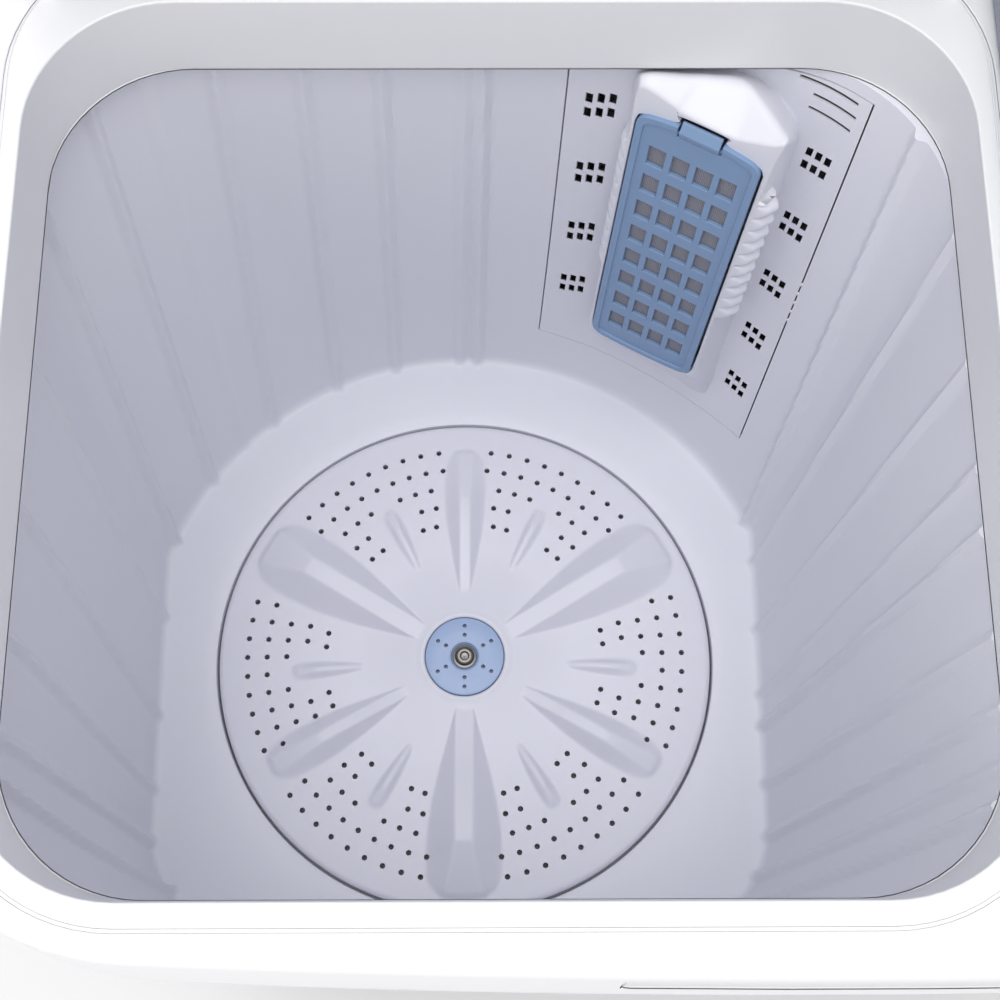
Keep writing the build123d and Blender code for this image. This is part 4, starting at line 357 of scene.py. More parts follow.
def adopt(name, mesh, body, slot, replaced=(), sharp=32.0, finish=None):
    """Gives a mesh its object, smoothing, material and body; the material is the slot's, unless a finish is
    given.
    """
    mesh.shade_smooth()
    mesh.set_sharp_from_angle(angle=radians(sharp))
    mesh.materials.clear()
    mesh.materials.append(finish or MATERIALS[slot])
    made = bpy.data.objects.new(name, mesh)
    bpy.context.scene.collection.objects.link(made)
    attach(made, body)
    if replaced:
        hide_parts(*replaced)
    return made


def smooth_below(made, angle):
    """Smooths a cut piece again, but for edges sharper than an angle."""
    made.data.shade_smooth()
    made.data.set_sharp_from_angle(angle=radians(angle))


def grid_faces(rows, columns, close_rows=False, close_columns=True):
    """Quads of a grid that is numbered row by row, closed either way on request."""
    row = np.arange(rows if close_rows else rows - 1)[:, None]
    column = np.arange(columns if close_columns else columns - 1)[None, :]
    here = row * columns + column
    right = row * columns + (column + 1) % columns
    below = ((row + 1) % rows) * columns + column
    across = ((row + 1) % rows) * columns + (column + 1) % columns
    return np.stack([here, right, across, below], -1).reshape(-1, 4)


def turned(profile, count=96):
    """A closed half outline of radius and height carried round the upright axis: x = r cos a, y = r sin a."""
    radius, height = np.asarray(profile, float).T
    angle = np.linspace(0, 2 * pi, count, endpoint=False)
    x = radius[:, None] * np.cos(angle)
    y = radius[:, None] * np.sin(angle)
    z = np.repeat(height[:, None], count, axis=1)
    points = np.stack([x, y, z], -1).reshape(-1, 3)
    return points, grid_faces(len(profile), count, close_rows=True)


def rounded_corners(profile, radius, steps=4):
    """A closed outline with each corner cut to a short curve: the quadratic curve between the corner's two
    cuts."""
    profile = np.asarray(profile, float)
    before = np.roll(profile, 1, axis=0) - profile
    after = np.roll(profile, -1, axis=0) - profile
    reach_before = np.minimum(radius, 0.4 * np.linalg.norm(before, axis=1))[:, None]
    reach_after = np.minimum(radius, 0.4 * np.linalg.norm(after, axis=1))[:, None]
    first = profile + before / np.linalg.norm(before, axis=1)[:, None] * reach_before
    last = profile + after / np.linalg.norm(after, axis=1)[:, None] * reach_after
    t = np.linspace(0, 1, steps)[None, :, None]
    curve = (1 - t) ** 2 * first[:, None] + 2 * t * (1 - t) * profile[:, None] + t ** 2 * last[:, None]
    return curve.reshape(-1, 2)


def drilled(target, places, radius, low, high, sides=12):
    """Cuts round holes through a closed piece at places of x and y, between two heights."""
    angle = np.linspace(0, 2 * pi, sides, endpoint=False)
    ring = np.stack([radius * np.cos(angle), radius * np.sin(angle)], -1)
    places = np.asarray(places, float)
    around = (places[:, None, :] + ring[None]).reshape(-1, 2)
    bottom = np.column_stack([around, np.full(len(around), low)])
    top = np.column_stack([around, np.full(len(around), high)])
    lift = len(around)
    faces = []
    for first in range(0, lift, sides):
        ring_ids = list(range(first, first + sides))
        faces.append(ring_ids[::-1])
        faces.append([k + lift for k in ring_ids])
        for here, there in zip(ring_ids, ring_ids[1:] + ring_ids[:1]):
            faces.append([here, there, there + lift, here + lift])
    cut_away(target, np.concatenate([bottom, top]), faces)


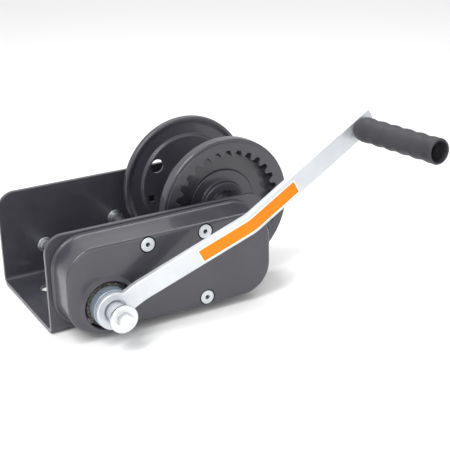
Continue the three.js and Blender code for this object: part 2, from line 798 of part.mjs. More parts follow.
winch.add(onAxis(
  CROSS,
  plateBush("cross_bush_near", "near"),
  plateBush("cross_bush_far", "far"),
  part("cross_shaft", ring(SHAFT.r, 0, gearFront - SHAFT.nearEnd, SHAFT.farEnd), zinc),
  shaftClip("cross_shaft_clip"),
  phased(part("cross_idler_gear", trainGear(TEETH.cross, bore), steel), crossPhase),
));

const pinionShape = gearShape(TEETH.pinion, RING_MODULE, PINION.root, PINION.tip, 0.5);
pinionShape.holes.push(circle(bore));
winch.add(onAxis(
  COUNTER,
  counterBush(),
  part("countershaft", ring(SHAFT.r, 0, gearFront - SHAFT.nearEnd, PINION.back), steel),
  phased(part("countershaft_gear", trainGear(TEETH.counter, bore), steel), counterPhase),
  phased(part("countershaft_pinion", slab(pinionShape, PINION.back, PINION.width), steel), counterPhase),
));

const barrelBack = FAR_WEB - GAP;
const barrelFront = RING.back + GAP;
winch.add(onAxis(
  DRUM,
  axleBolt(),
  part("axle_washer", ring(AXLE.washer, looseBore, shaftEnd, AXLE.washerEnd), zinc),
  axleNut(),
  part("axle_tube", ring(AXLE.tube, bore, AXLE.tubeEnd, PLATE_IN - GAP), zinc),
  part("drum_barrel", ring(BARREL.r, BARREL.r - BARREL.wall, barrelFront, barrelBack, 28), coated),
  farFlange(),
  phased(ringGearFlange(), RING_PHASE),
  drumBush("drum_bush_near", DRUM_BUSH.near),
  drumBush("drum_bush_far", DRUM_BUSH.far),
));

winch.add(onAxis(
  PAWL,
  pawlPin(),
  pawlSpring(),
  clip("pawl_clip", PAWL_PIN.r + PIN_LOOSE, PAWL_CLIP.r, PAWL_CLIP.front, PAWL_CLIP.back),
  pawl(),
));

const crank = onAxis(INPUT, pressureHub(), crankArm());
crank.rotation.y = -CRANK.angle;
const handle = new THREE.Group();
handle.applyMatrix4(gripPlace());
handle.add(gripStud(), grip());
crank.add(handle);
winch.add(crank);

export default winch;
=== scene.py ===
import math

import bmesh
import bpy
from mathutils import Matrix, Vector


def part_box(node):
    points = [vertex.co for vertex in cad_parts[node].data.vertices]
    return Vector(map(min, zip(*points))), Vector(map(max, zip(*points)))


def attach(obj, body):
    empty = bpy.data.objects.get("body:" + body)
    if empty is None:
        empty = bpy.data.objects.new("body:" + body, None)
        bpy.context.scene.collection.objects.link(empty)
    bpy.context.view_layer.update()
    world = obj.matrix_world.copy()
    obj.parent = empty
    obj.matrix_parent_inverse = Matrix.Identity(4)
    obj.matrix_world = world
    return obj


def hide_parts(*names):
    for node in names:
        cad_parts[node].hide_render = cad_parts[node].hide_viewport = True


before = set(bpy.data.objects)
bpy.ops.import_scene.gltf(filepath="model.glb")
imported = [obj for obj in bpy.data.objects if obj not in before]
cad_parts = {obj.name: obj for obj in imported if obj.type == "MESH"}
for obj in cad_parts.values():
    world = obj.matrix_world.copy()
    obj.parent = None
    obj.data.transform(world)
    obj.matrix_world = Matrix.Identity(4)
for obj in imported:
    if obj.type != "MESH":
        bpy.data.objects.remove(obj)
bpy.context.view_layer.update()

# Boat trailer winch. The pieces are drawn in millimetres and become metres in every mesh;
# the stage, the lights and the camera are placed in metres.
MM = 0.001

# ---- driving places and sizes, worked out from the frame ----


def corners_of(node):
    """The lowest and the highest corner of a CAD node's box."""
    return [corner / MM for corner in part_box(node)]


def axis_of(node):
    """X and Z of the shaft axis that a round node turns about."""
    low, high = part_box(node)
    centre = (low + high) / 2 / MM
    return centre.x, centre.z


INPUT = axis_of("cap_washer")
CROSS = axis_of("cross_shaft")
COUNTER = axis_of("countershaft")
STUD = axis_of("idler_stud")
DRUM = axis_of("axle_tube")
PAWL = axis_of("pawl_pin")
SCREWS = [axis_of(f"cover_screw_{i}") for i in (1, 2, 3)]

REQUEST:
Only the lines running from the line with "const crank = onAxis(INPUT, pressureHub(), crankArm());" through the line with "# ---- driving" should be repeated, exactly and with both ends kept.

RESPONSE:
const crank = onAxis(INPUT, pressureHub(), crankArm());
crank.rotation.y = -CRANK.angle;
const handle = new THREE.Group();
handle.applyMatrix4(gripPlace());
handle.add(gripStud(), grip());
crank.add(handle);
winch.add(crank);

export default winch;
=== scene.py ===
import math

import bmesh
import bpy
from mathutils import Matrix, Vector


def part_box(node):
    points = [vertex.co for vertex in cad_parts[node].data.vertices]
    return Vector(map(min, zip(*points))), Vector(map(max, zip(*points)))


def attach(obj, body):
    empty = bpy.data.objects.get("body:" + body)
    if empty is None:
        empty = bpy.data.objects.new("body:" + body, None)
        bpy.context.scene.collection.objects.link(empty)
    bpy.context.view_layer.update()
    world = obj.matrix_world.copy()
    obj.parent = empty
    obj.matrix_parent_inverse = Matrix.Identity(4)
    obj.matrix_world = world
    return obj


def hide_parts(*names):
    for node in names:
        cad_parts[node].hide_render = cad_parts[node].hide_viewport = True


before = set(bpy.data.objects)
bpy.ops.import_scene.gltf(filepath="model.glb")
imported = [obj for obj in bpy.data.objects if obj not in before]
cad_parts = {obj.name: obj for obj in imported if obj.type == "MESH"}
for obj in cad_parts.values():
    world = obj.matrix_world.copy()
    obj.parent = None
    obj.data.transform(world)
    obj.matrix_world = Matrix.Identity(4)
for obj in imported:
    if obj.type != "MESH":
        bpy.data.objects.remove(obj)
bpy.context.view_layer.update()

# Boat trailer winch. The pieces are drawn in millimetres and become metres in every mesh;
# the stage, the lights and the camera are placed in metres.
MM = 0.001

# ---- driving places and sizes, worked out from the frame ----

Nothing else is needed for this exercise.